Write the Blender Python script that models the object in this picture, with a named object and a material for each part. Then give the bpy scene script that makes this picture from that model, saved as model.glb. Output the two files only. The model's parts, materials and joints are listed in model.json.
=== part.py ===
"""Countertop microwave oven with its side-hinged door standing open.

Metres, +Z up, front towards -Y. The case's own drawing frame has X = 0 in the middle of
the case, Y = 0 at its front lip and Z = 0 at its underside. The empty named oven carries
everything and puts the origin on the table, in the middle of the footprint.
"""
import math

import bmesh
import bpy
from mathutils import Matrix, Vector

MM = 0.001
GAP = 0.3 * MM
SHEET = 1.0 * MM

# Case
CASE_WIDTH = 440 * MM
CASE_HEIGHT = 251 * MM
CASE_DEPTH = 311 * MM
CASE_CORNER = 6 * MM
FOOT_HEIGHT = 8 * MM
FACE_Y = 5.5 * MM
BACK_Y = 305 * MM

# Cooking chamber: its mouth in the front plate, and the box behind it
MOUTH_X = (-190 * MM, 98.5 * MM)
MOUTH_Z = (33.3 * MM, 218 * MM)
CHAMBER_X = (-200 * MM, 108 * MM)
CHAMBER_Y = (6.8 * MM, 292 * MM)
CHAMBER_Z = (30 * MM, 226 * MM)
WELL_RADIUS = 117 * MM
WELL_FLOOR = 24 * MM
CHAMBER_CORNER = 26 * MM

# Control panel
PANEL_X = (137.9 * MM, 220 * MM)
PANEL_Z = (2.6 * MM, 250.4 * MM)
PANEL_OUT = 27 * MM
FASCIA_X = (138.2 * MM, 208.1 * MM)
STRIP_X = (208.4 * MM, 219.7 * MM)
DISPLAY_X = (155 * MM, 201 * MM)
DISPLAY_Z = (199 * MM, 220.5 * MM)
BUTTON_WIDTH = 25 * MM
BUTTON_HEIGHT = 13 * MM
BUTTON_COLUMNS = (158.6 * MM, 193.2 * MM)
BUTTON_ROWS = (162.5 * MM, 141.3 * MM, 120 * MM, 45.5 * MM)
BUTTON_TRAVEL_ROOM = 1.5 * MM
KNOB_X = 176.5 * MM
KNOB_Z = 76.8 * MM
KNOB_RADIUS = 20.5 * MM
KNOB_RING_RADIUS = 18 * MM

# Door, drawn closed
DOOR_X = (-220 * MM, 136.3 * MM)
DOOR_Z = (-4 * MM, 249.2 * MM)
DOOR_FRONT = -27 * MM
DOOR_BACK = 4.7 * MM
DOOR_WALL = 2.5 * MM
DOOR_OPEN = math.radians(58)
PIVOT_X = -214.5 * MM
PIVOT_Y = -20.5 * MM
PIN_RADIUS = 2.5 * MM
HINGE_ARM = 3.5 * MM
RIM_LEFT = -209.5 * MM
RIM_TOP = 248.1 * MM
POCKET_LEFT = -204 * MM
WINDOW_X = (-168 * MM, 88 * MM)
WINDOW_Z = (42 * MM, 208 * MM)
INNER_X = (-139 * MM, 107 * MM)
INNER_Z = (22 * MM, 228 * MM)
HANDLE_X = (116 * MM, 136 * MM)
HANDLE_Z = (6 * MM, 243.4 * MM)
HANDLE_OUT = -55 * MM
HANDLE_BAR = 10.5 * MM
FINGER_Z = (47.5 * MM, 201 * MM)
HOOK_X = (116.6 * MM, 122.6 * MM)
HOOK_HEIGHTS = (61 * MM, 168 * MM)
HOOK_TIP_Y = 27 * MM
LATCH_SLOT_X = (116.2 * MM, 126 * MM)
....
Return exactly the lines from the beginning of the data above through the one containing "BACK_Y = 305 * MM", please. Include both end lines and add nothing else.

* [The completed task]:
Write the Blender Python script that models the object in this picture, with a named object and a material for each part. Then give the bpy scene script that makes this picture from that model, saved as model.glb. Output the two files only. The model's parts, materials and joints are listed in model.json.
=== part.py ===
"""Countertop microwave oven with its side-hinged door standing open.

Metres, +Z up, front towards -Y. The case's own drawing frame has X = 0 in the middle of
the case, Y = 0 at its front lip and Z = 0 at its underside. The empty named oven carries
everything and puts the origin on the table, in the middle of the footprint.
"""
import math

import bmesh
import bpy
from mathutils import Matrix, Vector

MM = 0.001
GAP = 0.3 * MM
SHEET = 1.0 * MM

# Case
CASE_WIDTH = 440 * MM
CASE_HEIGHT = 251 * MM
CASE_DEPTH = 311 * MM
CASE_CORNER = 6 * MM
FOOT_HEIGHT = 8 * MM
FACE_Y = 5.5 * MM
BACK_Y = 305 * MM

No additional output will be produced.